Bill Smith, a PG&E board member, will serve as interim CEO after Johnson leaves, and as the company looks for a new chief executive. Smith is retired president of AT&T Technology Operations, part of AT&T Services, where he spent 37 years with that group and its predecessor companies.

Former PG&E CEO Geisha Williams, who took over her leadership roles in March 2017, resigned in January 2019, two weeks before the utility’s bankruptcy filing. The company at the time named John Simon as interim CEO before choosing Johnson, former head of the Tennessee Valley Authority, to lead the San Francisco-based utility.

PG&E’s bankruptcy is the second in the utility’s history. The company also reorganized in 2001 in the wake of a California energy crisis that sent power prices soaring and left PG&E and Southern California Edison, the state’s largest utilities, with billions of dollars in debt.
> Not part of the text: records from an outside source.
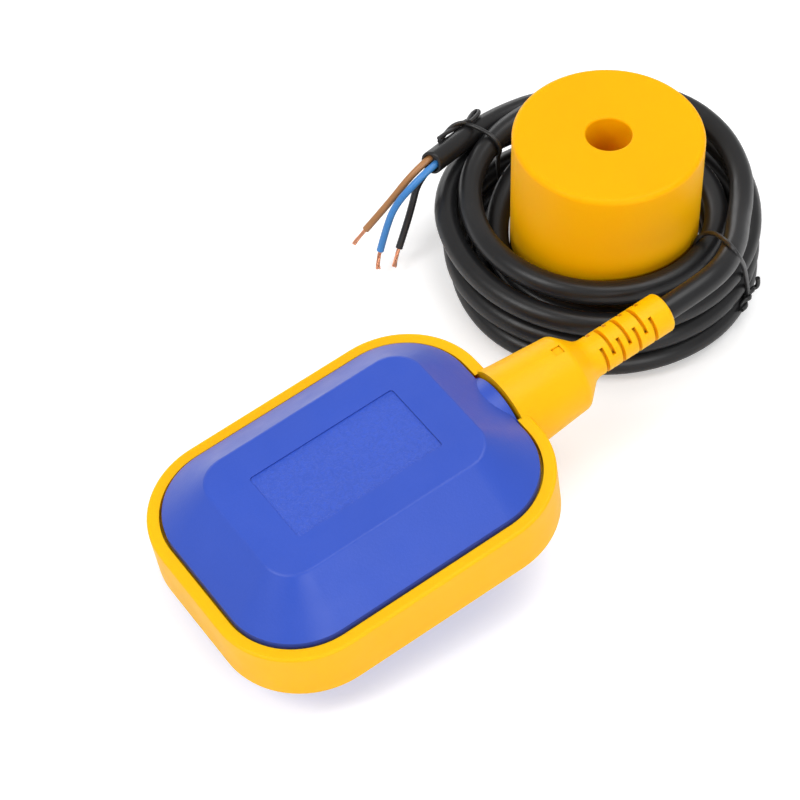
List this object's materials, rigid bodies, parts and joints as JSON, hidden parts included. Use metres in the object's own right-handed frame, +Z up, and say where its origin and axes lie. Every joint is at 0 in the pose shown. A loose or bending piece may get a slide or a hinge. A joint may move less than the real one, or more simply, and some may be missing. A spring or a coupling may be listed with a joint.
{
  "type": "float level switch",
  "caption": "Sealed tilting float with an internal ball switch on a coiled cable, with a loose cylindrical counterweight",
  "frame": {"origin": "floor level under the middle of the float and the counterweight together", "axes": "+X along the float, towards its neck and cable; +Z up"},
  "size_m": [0.2335, 0.1521, 0.063],
  "materials": {
    "yellow_moulding": "satin, fine grain",
    "blue_moulding": "satin, fine grain",
    "black_jacket": "satin",
    "brown_core": "satin",
    "blue_core": "satin",
    "black_core": "satin",
    "bare_copper": "bright",
    "tie_coating": "satin",
    "case_plastic": "matt",
    "switch_plastic": "matt",
    "ball_steel": "polished",
    "spring_metal": "bright",
    "zinc_steel": "plated",
    "seal_rubber": "matt",
    "mineral_fill": "rough"
  },
  "bodies": {
    "body": {"float_frame": "yellow_moulding", "upper_shell": "blue_moulding", "lower_shell": "blue_moulding", "switch_case": "case_plastic", "switch_case_lid": "case_plastic", "case_screws": "zinc_steel", "lever_pin": "zinc_steel", "microswitch_case": "switch_plastic", "microswitch_cover": "switch_plastic", "microswitch_pins": "zinc_steel", "terminal_closed": "spring_metal", "terminal_open": "spring_metal", "terminal_common": "spring_metal", "cable_root": "black_jacket", "cable_seal": "seal_rubber", "case_grommet": "seal_rubber", "cable_clamp": "case_plastic", "clamp_screws": "zinc_steel", "inner_wire_brown": "brown_core", "inner_wire_blue": "blue_core", "inner_wire_black": "black_core", "cable_lead": "black_jacket", "cable_coil": "black_jacket", "cable_tail": "black_jacket", "core_brown": "brown_core", "core_blue": "blue_core", "core_black": "black_core", "strands_brown": "bare_copper", "strands_blue": "bare_copper", "strands_black": "bare_copper", "tie_front": "tie_coating", "tie_rear": "tie_coating", "weight_shell": "yellow_moulding", "weight_ballast": "mineral_fill", "weight_cap": "yellow_moulding"},
    "ball": {"steel_ball": "ball_steel"},
    "lever": {"actuator_lever": "zinc_steel"},
    "plunger": {"plunger": "case_plastic"},
    "blade": {"snap_blade": "spring_metal"}
  },
  "joints": [
    {"name": "ball_roll", "type": "slide", "parent": "body", "child": "ball", "axis": [0.993, 0, 0.1184], "range_m": [0, 0.024]},
    {"name": "lever_swing", "type": "hinge", "parent": "body", "child": "lever", "pos_m": [-0.07412, -0.0181, 0.02459], "axis": [0, -1, 0], "range_deg": [0, 2]},
    {"name": "plunger_press", "type": "slide", "parent": "body", "child": "plunger", "axis": [-0.1184, 0, 0.993], "range_m": [0, 0.00101]},
    {"name": "blade_flex", "type": "hinge", "parent": "body", "child": "blade", "pos_m": [-0.05509, -0.0181, 0.03301], "axis": [0, -1, 0], "range_deg": [0, 6.35]}
  ],
  "couplings": [
    {"joint": "lever_swing", "follows": "ball_roll", "rad_per_m": 1.4544},
    {"joint": "plunger_press", "follows": "ball_roll", "ratio": 0.042195},
    {"joint": "blade_flex", "follows": "ball_roll", "rad_per_m": 4.6179}
  ]
}
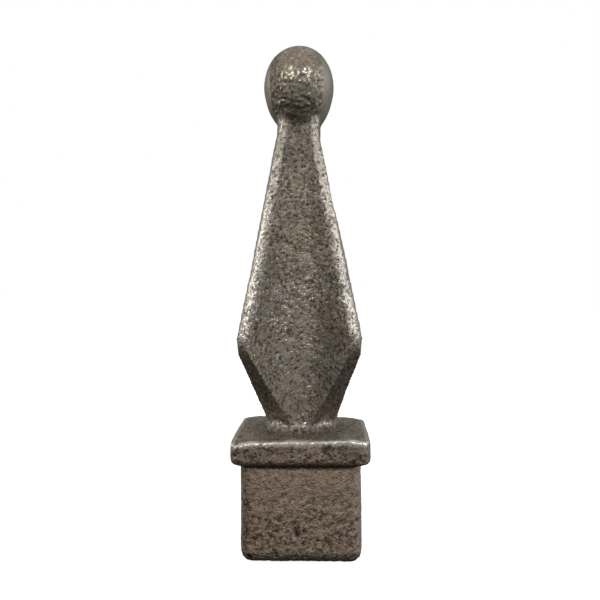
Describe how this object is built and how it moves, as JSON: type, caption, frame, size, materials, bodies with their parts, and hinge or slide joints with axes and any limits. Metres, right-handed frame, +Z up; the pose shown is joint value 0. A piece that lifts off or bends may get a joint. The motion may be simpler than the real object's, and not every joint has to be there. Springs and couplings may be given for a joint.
{
  "type": "fence post finial",
  "caption": "Cast-iron finial that plugs into a square tube: a fluted four-ridged spear with a ball on top, on a square flange and plug.",
  "frame": {"origin": "centre of the plug's flat underside, the lowest face", "axes": "+Z up along the finial's axis, from the plug to the ball; -Y out of the face that the picture shows; X across that face, +X to the right"},
  "size_m": [0.0254, 0.0254, 0.0969],
  "materials": {
    "cast_iron": "raw sand-cast grey iron, brownish grey, grainy and pitted, with worn bright ridges"
  },
  "bodies": {
    "root": {"finial_casting": "cast_iron"}
  },
  "joints": []
}
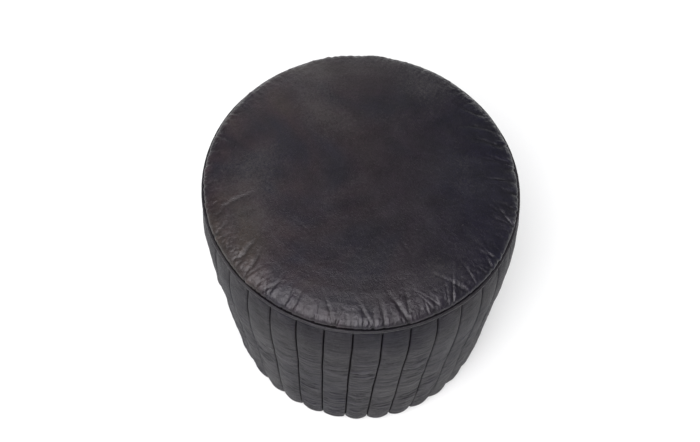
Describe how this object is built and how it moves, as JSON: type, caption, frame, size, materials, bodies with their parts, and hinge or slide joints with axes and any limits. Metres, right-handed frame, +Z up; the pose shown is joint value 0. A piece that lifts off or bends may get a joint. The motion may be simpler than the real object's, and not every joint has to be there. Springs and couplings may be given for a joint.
{
  "type": "leather pouf",
  "caption": "Drum-shaped leather pouf with a piped, softly crowned top, puffed upright side strips and a zipped base.",
  "frame": {"origin": "on the floor, under the middle of the drum", "axes": "+Z up along the drum's axis; -Y is the front; the zip runs along X and is closed with its slider at +X"},
  "size_m": [0.467, 0.467, 0.455],
  "materials": {
    "strip_leather": "satin",
    "top_leather": "satin",
    "piping_leather": "satin",
    "base_leather": "matte",
    "cotton_cord": "matte",
    "thread": "satin",
    "wadding": "matte",
    "felt": "matte",
    "calico": "matte",
    "foam": "matte",
    "zip_tape": "matte",
    "zip_brass": "satin"
  },
  "bodies": {
    "pouf": {"bag_bottom": "calico", "bag_side": "calico", "bag_top": "calico", "base_half_front": "base_leather", "base_half_rear": "base_leather", "base_pad": "felt", "base_seam_thread": "thread", "channel_wadding": "wadding", "core_wrap": "wadding", "foam_core": "foam", "piping_cord": "cotton_cord", "piping_sleeve": "piping_leather", "rim_seam_thread": "thread", "seat_pad": "wadding", "side_seam_threads": "thread", "side_strip_01": "strip_leather", "side_strip_02": "strip_leather", "side_strip_03": "strip_leather", "side_strip_04": "strip_leather", "side_strip_05": "strip_leather", "side_strip_06": "strip_leather", "side_strip_07": "strip_leather", "side_strip_08": "strip_leather", "side_strip_09": "strip_leather", "side_strip_10": "strip_leather", "side_strip_11": "strip_leather", "side_strip_12": "strip_leather", "side_strip_13": "strip_leather", "side_strip_14": "strip_leather", "side_strip_15": "strip_leather", "side_strip_16": "strip_leather", "side_strip_17": "strip_leather", "side_strip_18": "strip_leather", "side_strip_19": "strip_leather", "side_strip_20": "strip_leather", "side_strip_21": "strip_leather", "side_strip_22": "strip_leather", "side_strip_23": "strip_leather", "side_strip_24": "strip_leather", "side_strip_25": "strip_leather", "side_strip_26": "strip_leather", "side_strip_27": "strip_leather", "side_strip_28": "strip_leather", "side_strip_29": "strip_leather", "side_strip_30": "strip_leather", "side_strip_31": "strip_leather", "side_strip_32": "strip_leather", "side_strip_33": "strip_leather", "side_strip_34": "strip_leather", "side_strip_35": "strip_leather", "side_strip_36": "strip_leather", "top_panel": "top_leather", "zip_stitches": "thread", "zip_stops": "zip_brass", "zip_tape_front": "zip_tape", "zip_tape_rear": "zip_tape", "zip_teeth_front": "zip_brass", "zip_teeth_rear": "zip_brass"},
    "slider": {"zip_slider": "zip_brass"},
    "pull": {"zip_pull": "zip_brass"}
  },
  "joints": [
    {"name": "zip_slide", "type": "slide", "parent": "pouf", "child": "slider", "axis": [-1, 0, 0], "range_m": [0, 0.248]},
    {"name": "pull_hinge", "type": "hinge", "parent": "slider", "child": "pull", "pos_m": [0.124, 0, 0.0057], "axis": [0, 1, 0], "range_deg": [-168, 14]}
  ]
}
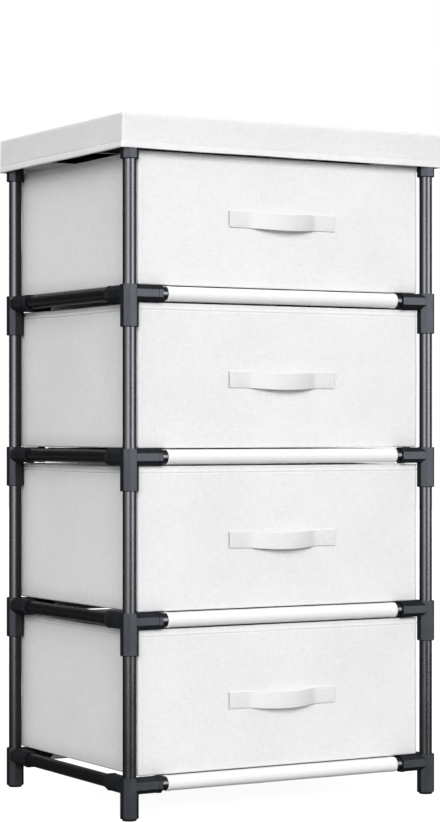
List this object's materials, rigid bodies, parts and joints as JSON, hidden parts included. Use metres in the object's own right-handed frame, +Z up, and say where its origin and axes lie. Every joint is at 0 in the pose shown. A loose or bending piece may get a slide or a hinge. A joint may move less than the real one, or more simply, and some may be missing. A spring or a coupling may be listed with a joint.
{
  "type": "fabric drawer dresser",
  "caption": "Tube-frame dresser with fabric drawers that slide out to the front on fabric shelves, under a fabric-covered board top.",
  "frame": {"origin": "on the floor, at the centre of the four posts", "axes": "+Z up, +X to the right along the drawer fronts, +Y to the rear; the drawers pull out along -Y"},
  "size_m": [0.4526, 0.3362, 0.8272],
  "materials": {
    "tube_metal": "semi-gloss dark grey powder coat",
    "connector_plastic": "moulded, fine satin grain",
    "plug_plastic": "moulded",
    "top_board": "plain fibreboard",
    "stiffener_board": "plain fibreboard",
    "cover_fabric": "white linen-look non-woven",
    "shelf_fabric": "plain white non-woven",
    "drawer_fabric": "white linen-look non-woven",
    "strap_fabric": "white linen-look non-woven, folded and sewn"
  },
  "bodies": {
    "frame": {"top_connector_front_left": "connector_plastic", "top_connector_front_right": "connector_plastic", "top_connector_rear_left": "connector_plastic", "top_connector_rear_right": "connector_plastic", "tier_1_connector_front_left": "connector_plastic", "tier_1_connector_front_right": "connector_plastic", "tier_1_connector_rear_left": "connector_plastic", "tier_1_connector_rear_right": "connector_plastic", "tier_2_connector_front_left": "connector_plastic", "tier_2_connector_front_right": "connector_plastic", "tier_2_connector_rear_left": "connector_plastic", "tier_2_connector_rear_right": "connector_plastic", "tier_3_connector_front_left": "connector_plastic", "tier_3_connector_front_right": "connector_plastic", "tier_3_connector_rear_left": "connector_plastic", "tier_3_connector_rear_right": "connector_plastic", "foot_connector_front_left": "connector_plastic", "foot_connector_front_right": "connector_plastic", "foot_connector_rear_left": "connector_plastic", "foot_connector_rear_right": "connector_plastic", "front_tube_1": "tube_metal", "front_tube_2": "tube_metal", "front_tube_3": "tube_metal", "front_tube_4": "tube_metal", "front_tube_5": "tube_metal", "rear_tube_1": "tube_metal", "rear_tube_2": "tube_metal", "rear_tube_3": "tube_metal", "rear_tube_4": "tube_metal", "rear_tube_5": "tube_metal", "post_tubes_front_left": "tube_metal", "post_tubes_front_right": "tube_metal", "post_tubes_rear_left": "tube_metal", "post_tubes_rear_right": "tube_metal", "side_tubes_left": "tube_metal", "side_tubes_right": "tube_metal", "foot_plugs": "plug_plastic", "top_board": "top_board", "top_cover": "cover_fabric", "shelf_sheet_1": "shelf_fabric", "shelf_sheet_2": "shelf_fabric", "shelf_sheet_3": "shelf_fabric", "shelf_sheet_4": "shelf_fabric"},
    "drawer_1": {"drawer_1_bin": "drawer_fabric", "drawer_1_front_board": "stiffener_board", "drawer_1_base_board": "stiffener_board", "drawer_1_handle_strap": "strap_fabric"},
    "drawer_2": {"drawer_2_bin": "drawer_fabric", "drawer_2_front_board": "stiffener_board", "drawer_2_base_board": "stiffener_board", "drawer_2_handle_strap": "strap_fabric"},
    "drawer_3": {"drawer_3_bin": "drawer_fabric", "drawer_3_front_board": "stiffener_board", "drawer_3_base_board": "stiffener_board", "drawer_3_handle_strap": "strap_fabric"},
    "drawer_4": {"drawer_4_bin": "drawer_fabric", "drawer_4_front_board": "stiffener_board", "drawer_4_base_board": "stiffener_board", "drawer_4_handle_strap": "strap_fabric"}
  },
  "joints": [
    {"name": "drawer_1_slide", "type": "slide", "parent": "frame", "child": "drawer_1", "axis": [0, -1, 0], "range_m": [0, 0.24]},
    {"name": "drawer_2_slide", "type": "slide", "parent": "frame", "child": "drawer_2", "axis": [0, -1, 0], "range_m": [0, 0.24]},
    {"name": "drawer_3_slide", "type": "slide", "parent": "frame", "child": "drawer_3", "axis": [0, -1, 0], "range_m": [0, 0.24]},
    {"name": "drawer_4_slide", "type": "slide", "parent": "frame", "child": "drawer_4", "axis": [0, -1, 0], "range_m": [0, 0.24]}
  ]
}
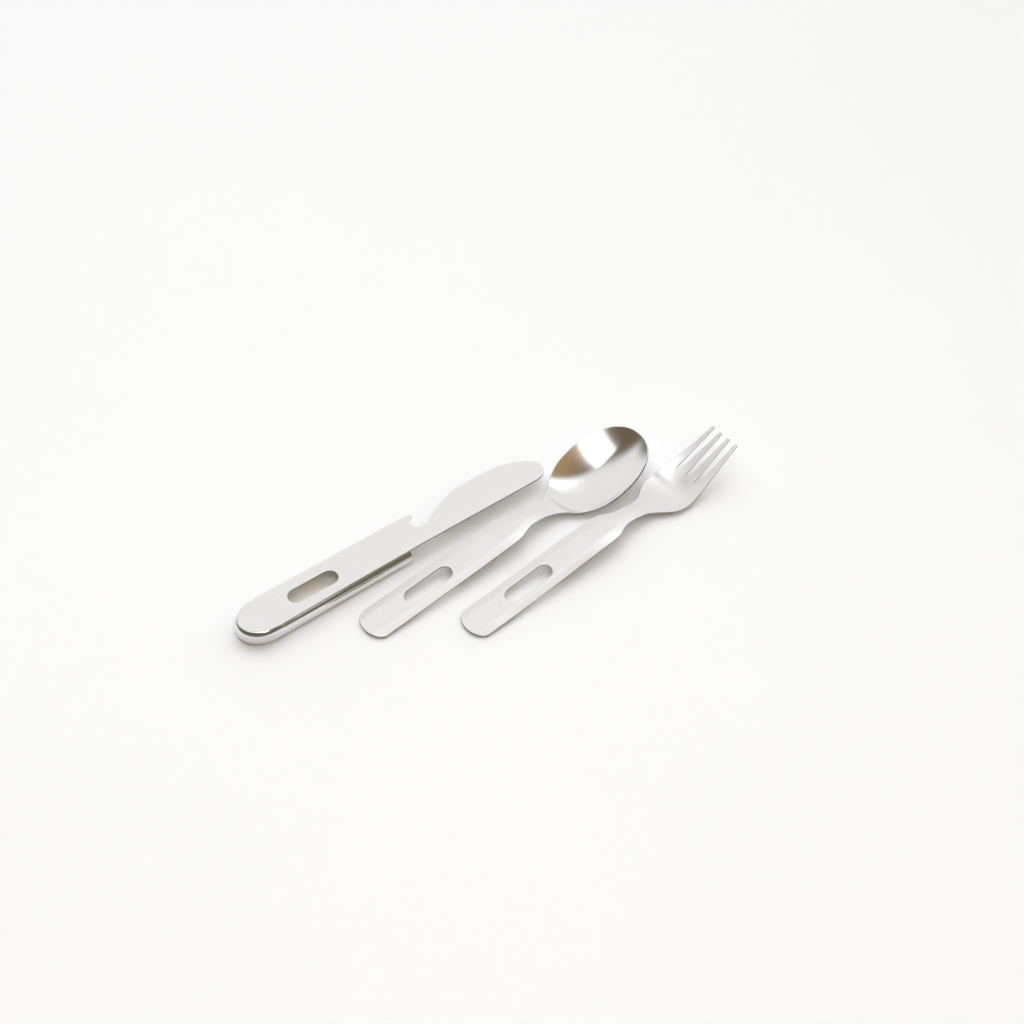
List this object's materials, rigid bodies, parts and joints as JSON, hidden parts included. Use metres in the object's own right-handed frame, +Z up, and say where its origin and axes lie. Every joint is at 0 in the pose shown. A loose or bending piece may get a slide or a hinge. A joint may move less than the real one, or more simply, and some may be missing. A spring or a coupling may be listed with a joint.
{
  "type": "picnic cutlery set",
  "caption": "Picnic cutlery laid out: flat knife with a bottle opener and a tray-shaped sleeve under its handle, spoon and fork, all pressed steel with slotted handles.",
  "frame": {"origin": "middle of the laid-out set's footprint, on the surface it lies on", "axes": "+X along the knife from butt to tip, +Y away from the fork towards the knife, +Z up"},
  "size_m": [0.284, 0.0878, 0.0189],
  "materials": {
    "satin_steel": "satin",
    "bright_steel": "polished"
  },
  "bodies": {
    "knife": {"knife_blade": "satin_steel", "knife_sleeve": "bright_steel"},
    "spoon": {"spoon": "bright_steel"},
    "fork": {"fork": "satin_steel"}
  },
  "joints": [
    {"name": "spoon_lift", "type": "slide", "parent": "knife", "child": "spoon", "axis": [0, 0, 1], "range_m": [0, 0.15]},
    {"name": "fork_lift", "type": "slide", "parent": "knife", "child": "fork", "axis": [0, 0, 1], "range_m": [0, 0.15]}
  ]
}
In addition to paying the compensation included in the bankruptcy plan, PG&E already has agreed to pay a $3.5 million penalty, and an additional $500,000, to Butte County, California, for damages related to the Camp Fire. The utility’s guilty pleas to the deaths from that fire also could influence a federal judge overseeing PG&E’s probation attached to its felony convictions in a 2010 gas pipeline explosion in San Bruno, an incident that left eight people dead. William Alsup, the judge in that case, could impose new penalties on the company for violating its probation.

The California Public Utilities Commission also has levied a nearly $2 billion penalty against PG&E for maintenance issues it said contributed to the 2017 and 2018 wildfires.

PG&E also has been criticizing for its handling of pre-emptive power shutoffs, planned blackouts designed to lessen the risk of wildfires during dry, windy weather. The blackouts last year impacted more than 2 million people, and the utility apologized for its handling of those situations, promising to provide $86 million in refunds to customers. State regulators are still investigating those power shutoffs.